The opening lines use the image of dawn breaking into a tent. The metaphor is simple. Morning overtakes night, and the general rises as if answering a familiar order. The poem does not linger on grief; it keeps insisting that this transition is natural for someone who lived by discipline and purpose. “Wherefore should he stay?” is not a rhetorical flourish—it shows how the poem tries to understand death through the habits of military life.
The next section looks back at his character. The portrait is straightforward: he is steady, committed, and able to endure hardship without complaint. The poem avoids dramatic descriptions of battlefield heroics, focusing instead on consistency and moral clarity. He is described as someone who kept his “armor spotless,” which is less about literal equipment and more about integrity. The poem treats this as the real legacy he leaves.
When the moment of death arrives, the poem imagines him responding as he always did, ready for duty. “Let the tent be struck” becomes a final command, and the poem uses it to erase any suggestion of reluctance or fear. The core idea is that he met death the same way he met responsibility in life: prepared, direct, and without dramatics.

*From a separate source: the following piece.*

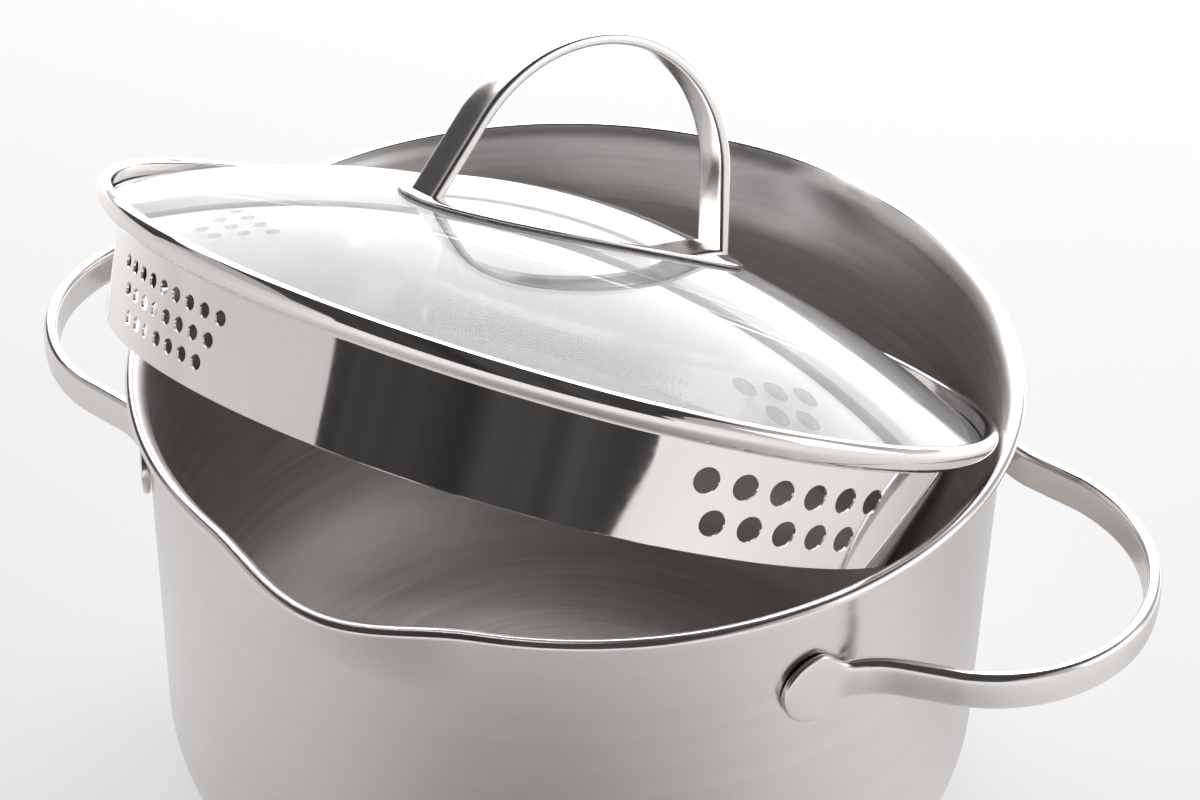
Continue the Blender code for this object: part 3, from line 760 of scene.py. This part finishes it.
studio = {
    "lidCentre": (0, 0, 0.15),
    "floorSize": 6,
    "floorSeen": (0.55, 0.57),  # glow to the camera, in front and at the back
    "floorDepth": (-0.3, 0.9),  # where those two are reached
    "floorGrey": "959595",
    "floorMirroredGrey": "CECECE",
    # What the pot mirrors of the floor, as (direction, strength) of painted light and shade on it, close by
    # and further out: painted shadow close to the pot, and painted light further out.
    "floorPaintedShadeNear": (
        (-180, 0.15), (-161, 0.27), (-122, 0.37), (-76, 0.23), (-44, 0.29), (-9, 0.44),
        (40, 0.03), (82, 0), (156, 0.05), (180, 0.15),
    ),
    "floorPaintedLightFar": (
        (-180, 0.4), (-150, 0.45), (-130, 0.6), (-100, 0.9), (-38, 0.88), (0, 0.6),
        (45, 0.75), (90, 1.5), (120, 1.5), (144, 0.4), (180, 0.4),
    ),
    "paintedShadeReach": (0.22, 0.5),  # distances between which the first turns into the second
    "worldLight": 0.6,
    "horizonLight": 0.85,
    "horizonFade": (0.08, 0.2),  # how far up the sky one turns into the other, 1 being overhead
    # Painted light: the black felt glows a little, most on its folds.
    "feltPaintedGlow": (0.01, 0.06),  # between folds and on them
    "feltFold": 0.3125,
    "flagWidens": (5, 30),  # height angles between which a flag goes from its lower to its upper width
}
softboxes = [
    {"name": "back softbox", "direction": 116, "distance": 1.5, "height": 0.95,
     "size": (3.0, 1.6), "radiance": 2.4},
    {"name": "right softbox", "direction": 15, "distance": 1.3, "height": 0.45,
     "size": (1.0, 0.8), "radiance": 1.1},
    {"name": "top softbox", "direction": 116, "distance": 0.8, "height": 1.3,
     "size": (1.6, 0.5), "radiance": 5.0},
    # Stands for the light that falls through the glass on the inside of the pot.
    {"name": "glow under the lid", "direction": 90, "distance": 0.05, "height": 0.12,
     "size": (0.06, 0.06), "radiance": 0.6, "aim": (-0.075, -0.02, 0), "spread": 90},
]
flags = [
    {"name": "front_flag", "direction": -78, "distance": 1.2, "low": -14, "high": 118,
     "halfWidth": (0.92, 1.3)},
    {"name": "left_flag", "direction": 173, "distance": 1.25, "low": 3, "high": 30,
     "halfWidth": (0.35, 0.35)},
]
view = {
    "lens": 90.046,  # millimetres, as the sensor
    "sensor": 36,
    "place": (0.30667, -0.61316, 0.63921),
    "turn": 26,
    "pitch": 36.307,
    "roll": 1.402,
}


def stageObject(mesh, name, material):
    data = bpy.data.meshes.new(name)
    mesh.to_mesh(data)
    mesh.free()
    data.materials.append(material)
    item = bpy.data.objects.new(name, data)
    bpy.context.scene.collection.objects.link(item)
    return item


def addHeadingCurve(tree, place, heading, strengths):
    # Strengths by direction, halved in the curve because it ends at 1.
    curve = addNode(tree, "ShaderNodeFloatCurve", place)
    points = curve.mapping.curves[0].points
    for index, (direction, strength) in enumerate(strengths):
        spot = ((direction + 180) / 360, strength / 2)
        point = points[index] if index < 2 else points.new(*spot)
        point.location = spot
    curve.mapping.update()
    tree.links.new(heading, curve.inputs["Value"])
    double = addNode(tree, "ShaderNodeMath", (place[0] + 160, place[1]), {"operation": "MULTIPLY"}, {1: 2.0},
                     {0: curve.outputs["Value"]})
    return double.outputs["Value"]


def paperSeen(tree, point):
    # To the camera the paper is nearly white, a little brighter towards the back.
    turn = math.radians(view["turn"])
    low, high = studio["floorDepth"]
    dim, white = studio["floorSeen"]
    paper = addNode(tree, "ShaderNodeBsdfDiffuse", (0, -200), values={"Color": linear(studio["floorGrey"])})
    depth = addNode(tree, "ShaderNodeVectorMath", (-700, -400), {"operation": "DOT_PRODUCT"},
                    {1: (-math.sin(turn), math.cos(turn), 0)}, {0: point})
    fade = addNode(tree, "ShaderNodeMapRange", (-400, -400), links={"Value": depth.outputs["Value"]},
                   values={"From Min": low, "From Max": high, "To Min": dim, "To Max": white})
    glow = addNode(tree, "ShaderNodeEmission", (0, -400), values={"Color": linear("FEFEFF")},
                   links={"Strength": fade.outputs["Result"]})
    both = addNode(tree, "ShaderNodeAddShader", (300, -300),
                   links={0: paper.outputs["BSDF"], 1: glow.outputs["Emission"]})
    return both.outputs["Shader"]


def paperMirroredWithPaintedLight(tree, point):
    # Mirrored in the pot it is bright further out with painted light, and close to the pot darker with
    # painted shadow, most on the camera's side.
    inside, outside = studio["paintedShadeReach"]
    dull = addNode(tree, "ShaderNodeBsdfDiffuse", (0, 300), values={
        "Color": linear(studio["floorMirroredGrey"])})
    heading = addNode(tree, "ShaderNodeTexGradient", (-740, 300), {"gradient_type": "RADIAL"},
                      links={"Vector": point})
    # Painted shadow close to the pot and painted light further out, as a glow that changes with direction.
    near = addHeadingCurve(tree, (-420, 300), heading.outputs["Fac"], studio["floorPaintedShadeNear"])
    far = addHeadingCurve(tree, (-420, 600), heading.outputs["Fac"], studio["floorPaintedLightFar"])
    distance = addNode(tree, "ShaderNodeVectorMath", (-900, 700), {"operation": "LENGTH"}, links={0: point})
    outward = addNode(tree, "ShaderNodeMapRange", (-700, 700), {"interpolation_type": "SMOOTHSTEP"},
                      {"From Min": inside, "From Max": outside}, {"Value": distance.outputs["Value"]})
    blend = addNode(tree, "ShaderNodeMix", (-200, 450),
                    links={"Factor": outward.outputs["Result"], "A": near, "B": far})
    glow = addNode(tree, "ShaderNodeEmission", (0, 450), values={"Color": linear("FFFFFF")},
                   links={"Strength": blend.outputs["Result"]})
    both = addNode(tree, "ShaderNodeAddShader", (300, 300),
                   links={0: dull.outputs["BSDF"], 1: glow.outputs["Emission"]})
    return both.outputs["Shader"]


def makeFloor():
    # Matt white paper, the ground that the pot stands on. What the pot mirrors of it carries painted light
    # and shadow.
    material, tree, shader = newMaterial("white paper", "FFFFFF", 0.9, 0.0)
    tree.nodes.remove(shader)
    coordinates = addNode(tree, "ShaderNodeTexCoord", (-1100, 0))
    path = addNode(tree, "ShaderNodeLightPath", (300, 600))
    mix = addNode(tree, "ShaderNodeMixShader", (500, 0), links={
        "Fac": path.outputs["Is Camera Ray"],
        1: paperMirroredWithPaintedLight(tree, coordinates.outputs["Object"]),
        2: paperSeen(tree, coordinates.outputs["Object"])})
    tree.links.new(mix.outputs["Shader"], tree.nodes["Material Output"].inputs["Surface"])
    mesh = bmesh.new()
    bmesh.ops.create_grid(mesh, x_segments=1, y_segments=1, size=studio["floorSize"])
    stageObject(mesh, "floor", material)


def makeWorld():
    # White to the camera, and to the pot a plain grey sky that is brighter low down.
    world = bpy.data.worlds.new("studio")
    bpy.context.scene.world = world
    world.use_nodes = True
    tree = world.node_tree
    coordinates = addNode(tree, "ShaderNodeTexCoord", (-900, 0))
    parts = addNode(tree, "ShaderNodeSeparateXYZ", (-700, 0),
                    links={"Vector": coordinates.outputs["Generated"]})
    low, high = studio["horizonFade"]
    fade = addNode(tree, "ShaderNodeMapRange", (-500, 0), links={"Value": parts.outputs["Z"]}, values={
        "From Min": low, "From Max": high, "To Min": studio["horizonLight"], "To Max": studio["worldLight"]})
    light = tree.nodes["Background"]
    light.inputs["Color"].default_value = linear("FCFCFF")
    tree.links.new(fade.outputs["Result"], light.inputs["Strength"])
    seen = addNode(tree, "ShaderNodeBackground", (0, -200), values={
        "Color": linear("FFFFFF"), "Strength": 1.0})
    path = addNode(tree, "ShaderNodeLightPath", (0, 400))
    mix = addNode(tree, "ShaderNodeMixShader", (300, 0), links={
        "Fac": path.outputs["Is Camera Ray"], 1: light.outputs["Background"], 2: seen.outputs["Background"]})
    tree.links.new(mix.outputs["Shader"], tree.nodes["World Output"].inputs["Surface"])


def makeLights():
    for box in softboxes:
        width, height = box["size"]
        lamp = bpy.data.lights.new(box["name"], "AREA")
        lamp.shape = "RECTANGLE"
        lamp.size = width
        lamp.size_y = height
        lamp.energy = box["radiance"] * math.pi * width * height
        lamp.spread = math.radians(box.get("spread", 180))
        item = bpy.data.objects.new(box["name"], lamp)
        bpy.context.scene.collection.objects.link(item)
        angle = math.radians(box["direction"])
        item.location = (box["distance"] * math.cos(angle), box["distance"] * math.sin(angle), box["height"])
        aim = Vector(box.get("aim", studio["lidCentre"])) - item.location
        item.rotation_euler = aim.to_track_quat("-Z", "Y").to_euler()
        item.visible_camera = False


def makeFlag(flag, material):
    # A strip of dark felt bent over the pot, which the polished parts mirror.
    angle = math.radians(flag["direction"])
    front = Vector((math.cos(angle), math.sin(angle), 0))
    side = Vector((-front.y, front.x, 0))
    narrow, wide = flag["halfWidth"]
    start, end = studio["flagWidens"]
    mesh = bmesh.new()
    bmesh.ops.create_grid(mesh, x_segments=1, y_segments=24, size=1)
    for vertex in mesh.verts:
        lift = flag["low"] + (flag["high"] - flag["low"]) * (vertex.co.y + 1) / 2
        half = narrow + (wide - narrow) * smoothStep((lift - start) / (end - start))
        towards = front * math.cos(math.radians(lift)) + Vector((0, 0, math.sin(math.radians(lift))))
        vertex.co = Vector(studio["lidCentre"]) + towards * flag["distance"] + side * half * vertex.co.x
    item = stageObject(mesh, flag["name"], material)
    item.visible_camera = False


def makeFlags():
    # Black felt with soft upright folds: nearly black, with painted light glowing a little paler on each
    # fold.
    material, tree, shader = newMaterial("black felt", "101012", 0.9, 0.0)
    angle = math.radians(flags[0]["direction"])
    dark, paintedFoldLight = studio["feltPaintedGlow"]
    coordinates = addNode(tree, "ShaderNodeTexCoord", (-900, 0))
    across = addNode(tree, "ShaderNodeVectorMath", (-700, 0), {"operation": "DOT_PRODUCT"},
                     {1: (-math.sin(angle), math.cos(angle), 0)}, {0: coordinates.outputs["Object"]})
    folds = addNode(tree, "ShaderNodeTexNoise", (-500, 0), {"noise_dimensions": "1D"},
                    {"Scale": 1 / studio["feltFold"], "Detail": 1.0}, {"W": across.outputs["Value"]})
    # Painted light: the felt glows, more on each fold.
    glow = addNode(tree, "ShaderNodeMapRange", (-250, 0), links={"Value": folds.outputs["Fac"]}, values={
        "From Min": 0.3, "From Max": 0.7, "To Min": dark, "To Max": paintedFoldLight})
    shader.inputs["Emission Color"].default_value = linear("FFFDFF")
    tree.links.new(glow.outputs["Result"], shader.inputs["Emission Strength"])
    for flag in flags:
        makeFlag(flag, material)


def makeCamera():
    camera = bpy.data.cameras.new("camera")
    camera.lens = view["lens"]
    camera.sensor_width = view["sensor"]
    item = bpy.data.objects.new("camera", camera)
    bpy.context.scene.collection.objects.link(item)
    pitch = math.radians(view["pitch"])
    roll = math.radians(view["roll"])
    turn = Matrix.Rotation(math.radians(view["turn"]), 3, "Z")
    forward = turn @ Vector((0, math.cos(pitch), -math.sin(pitch)))
    right = turn @ Vector((1, 0, 0))
    up = right.cross(forward)
    across = right * math.cos(roll) + up * math.sin(roll)
    upright = up * math.cos(roll) - right * math.sin(roll)
    facing = Matrix((across, upright, -forward)).transposed().to_4x4()
    item.matrix_world = Matrix.Translation(view["place"]) @ facing
    bpy.context.scene.camera = item


insideSteel = makeInsideSteel()
outsideSteel = makeOutsideSteel()
polishedSteel = makePolishedSteel()
barSteel = makeBarSteel()
clearGlass = makeGlass()
dotPrint = makeDotPrint()
silicone = makeSilicone()
aluminium = makeAluminium()
print("materials made")

makePotBody(insideSteel, outsideSteel, barSteel)
print("pot body made")
makeHandle("right_loop_handle", "pot_handle_right", 0, barSteel)
makeHandle("left_loop_handle", "pot_handle_left", math.pi, barSteel)
print("loop handles made")
makeBand(polishedSteel)
print("lid band made")
makeGlassDome(clearGlass)
makeDotMarks("fine_side_dots", fineDots, dotPrint)
makeDotMarks("coarse_side_dots", coarseDots, dotPrint)
print("lid glass made")
makePlate(polishedSteel)
makeArch(barSteel)
print("lid handle made")

nodeMaterials = {"base_core_disc": aluminium, "base_cap": outsideSteel}
for side in ("left", "right"):
    for kind in ("lid_stud_", "lid_washer_", "lid_screw_"):
        nodeMaterials[kind + side] = polishedSteel
    for kind in ("lid_gasket_upper_", "lid_gasket_lower_"):
        nodeMaterials[kind + side] = silicone
for node, material in nodeMaterials.items():
    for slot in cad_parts[node].material_slots:
        slot.material = material
print("base and fixings dressed")

makeFloor()
makeWorld()
makeLights()
makeFlags()
makeCamera()
bpy.context.scene.view_settings.view_transform = "Standard"
print("studio made")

The poem then addresses the living. It argues that grief should not overshadow the scale of his contribution. The claim is that his life should inspire confidence rather than sorrow. The poem doesn’t analyze his achievements in detail; instead, it frames his importance in broad terms, saying that he represented an ideal of leadership and manhood for his time. This keeps the tone respectful but also keeps it from drifting into elaborate praise.
In the final stanza, the poem places his death within a religious frame. The “marshalled legions” and “white tents of peace” extend the military imagery into an afterlife setting. It’s not meant to be literal. It’s a way to connect his earthly service to a larger sense of order and purpose. The poem suggests he has joined the company of others who fought their battles and are now at rest. Again, it’s quiet and controlled rather than grand.
Taken as a whole, the poem works by translating the ordinary vocabulary of camp life—tents, morning signals, marching orders—into a language for mourning. It maintains the dignity of the individual without embellishing the story. The structure built around repetition gives it steadiness. The poem refuses to treat death as an interruption; instead, it treats it as the final movement of a disciplined life, carried out in the same spirit as every duty that came before it.